_WRITTEN EXERCISE_
Without altering anything, output the material below.

* Start *

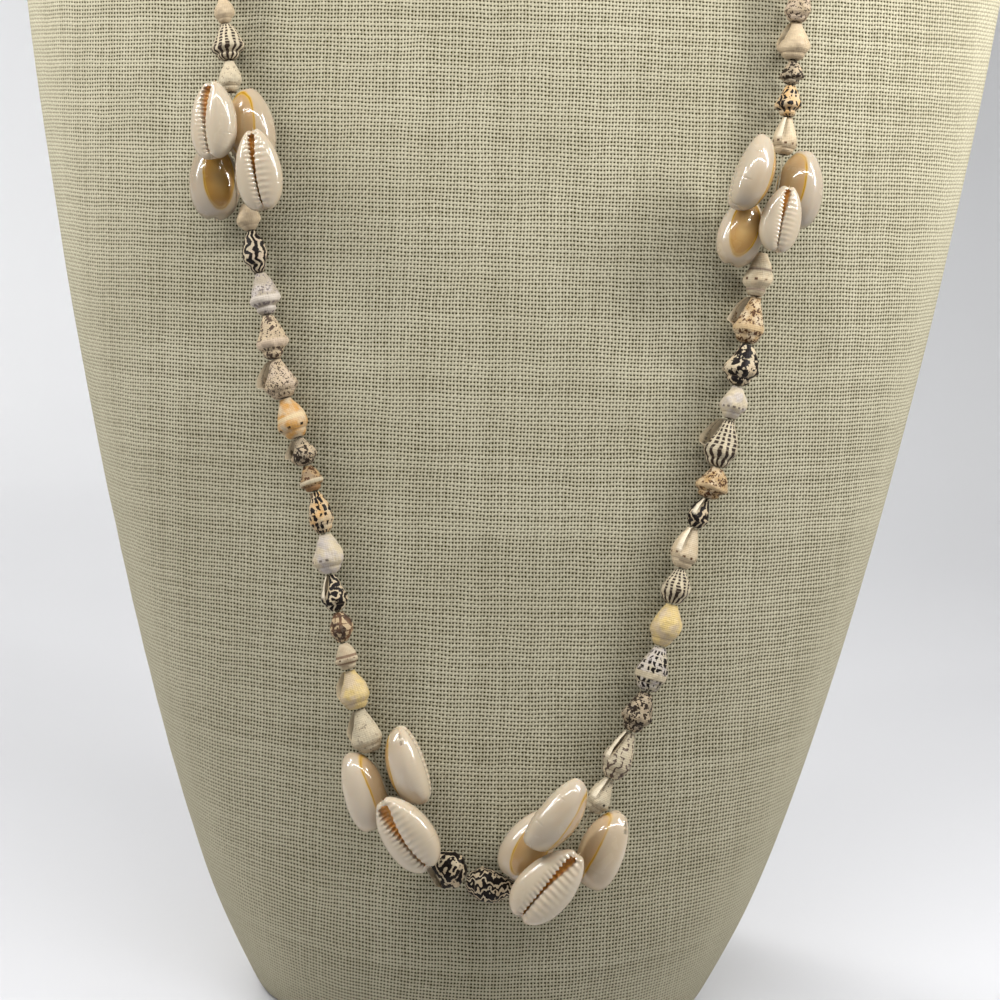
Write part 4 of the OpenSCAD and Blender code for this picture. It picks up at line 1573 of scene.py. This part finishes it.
# Each string from its top down, or from the viewer's left, with the way each opening faces
STRING_ROWS: dict[str, list[ShellRow]] = {
    "shells_top_left": rows(
        (DOVE, Look.PATCHED), (BARREL, Look.BEIGE), (SHOULDER, Look.STREAKED), (DOVE, Look.CHALK),
    ),
    "shells_left": rows(
        (BARREL, Look.BEIGE), (BARREL, Look.ZIGZAG), (SHOULDER, Look.LAVENDER),
        (KNOBBED, Look.SPECKLED_TOP), (WING, Look.SPECKLED, 15), (DOVE, Look.OCHRE), (WING, Look.GREY, 10),
        (SHOULDER, Look.TAN_BANDED), (DOVE, Look.ORANGE), (DOVE, Look.DOTTED), (DOVE, Look.BOLD, 60),
        (BARREL, Look.PATCHED), (SHOULDER, Look.BANDED), (DOVE, Look.YELLOW, 10), (DOVE, Look.CHALK, 10),
    ),
    "shells_front": rows((DOVE, Look.BOLD, 30), (BARREL, Look.FINE_ZIGZAG)),
    "shells_right": rows(
        (SHOULDER, Look.SPIRALLED), (WING, Look.TAN, 15), (KNOBBED, Look.PATCHES), (BARREL, Look.DOTTED),
        (WING, Look.STREAKED, 10), (SHOULDER, Look.TAN), (DOVE, Look.BOLD, 80), (DOVE, Look.CREAM, 80),
        (WING, Look.STREAKED), (BARREL, Look.YELLOW), (DOVE, Look.SPECKLED_BAND), (KNOBBED, Look.GREY),
        (DOVE, Look.RIBBED, 60), (DOVE, Look.WHITE, 80),
    ),
    "shells_top_right": rows(
        (DOVE, Look.SPECKLED), (DOVE, Look.BEIGE, 10), (KNOBBED, Look.GREY), (SHOULDER, Look.ORANGE),
        (DOVE, Look.CREAM, 80),
    ),
    "shells_nape_left": NAPE_MIX,
    "shells_nape_right": NAPE_MIX,
}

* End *

_RESPONSE_
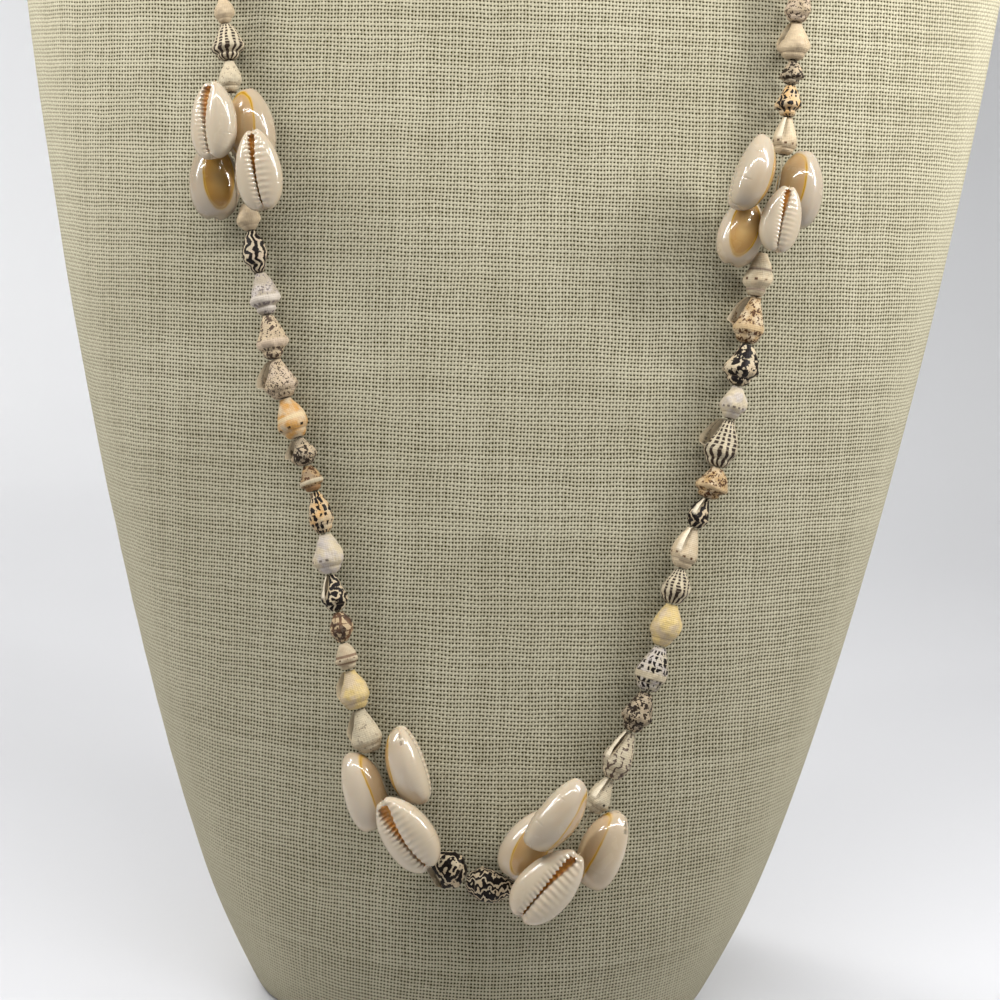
Write part 4 of the OpenSCAD and Blender code for this picture. It picks up at line 1573 of scene.py. This part finishes it.
# Each string from its top down, or from the viewer's left, with the way each opening faces
STRING_ROWS: dict[str, list[ShellRow]] = {
    "shells_top_left": rows(
        (DOVE, Look.PATCHED), (BARREL, Look.BEIGE), (SHOULDER, Look.STREAKED), (DOVE, Look.CHALK),
    ),
    "shells_left": rows(
        (BARREL, Look.BEIGE), (BARREL, Look.ZIGZAG), (SHOULDER, Look.LAVENDER),
        (KNOBBED, Look.SPECKLED_TOP), (WING, Look.SPECKLED, 15), (DOVE, Look.OCHRE), (WING, Look.GREY, 10),
        (SHOULDER, Look.TAN_BANDED), (DOVE, Look.ORANGE), (DOVE, Look.DOTTED), (DOVE, Look.BOLD, 60),
        (BARREL, Look.PATCHED), (SHOULDER, Look.BANDED), (DOVE, Look.YELLOW, 10), (DOVE, Look.CHALK, 10),
    ),
    "shells_front": rows((DOVE, Look.BOLD, 30), (BARREL, Look.FINE_ZIGZAG)),
    "shells_right": rows(
        (SHOULDER, Look.SPIRALLED), (WING, Look.TAN, 15), (KNOBBED, Look.PATCHES), (BARREL, Look.DOTTED),
        (WING, Look.STREAKED, 10), (SHOULDER, Look.TAN), (DOVE, Look.BOLD, 80), (DOVE, Look.CREAM, 80),
        (WING, Look.STREAKED), (BARREL, Look.YELLOW), (DOVE, Look.SPECKLED_BAND), (KNOBBED, Look.GREY),
        (DOVE, Look.RIBBED, 60), (DOVE, Look.WHITE, 80),
    ),
    "shells_top_right": rows(
        (DOVE, Look.SPECKLED), (DOVE, Look.BEIGE, 10), (KNOBBED, Look.GREY), (SHOULDER, Look.ORANGE),
        (DOVE, Look.CREAM, 80),
    ),
    "shells_nape_left": NAPE_MIX,
    "shells_nape_right": NAPE_MIX,
}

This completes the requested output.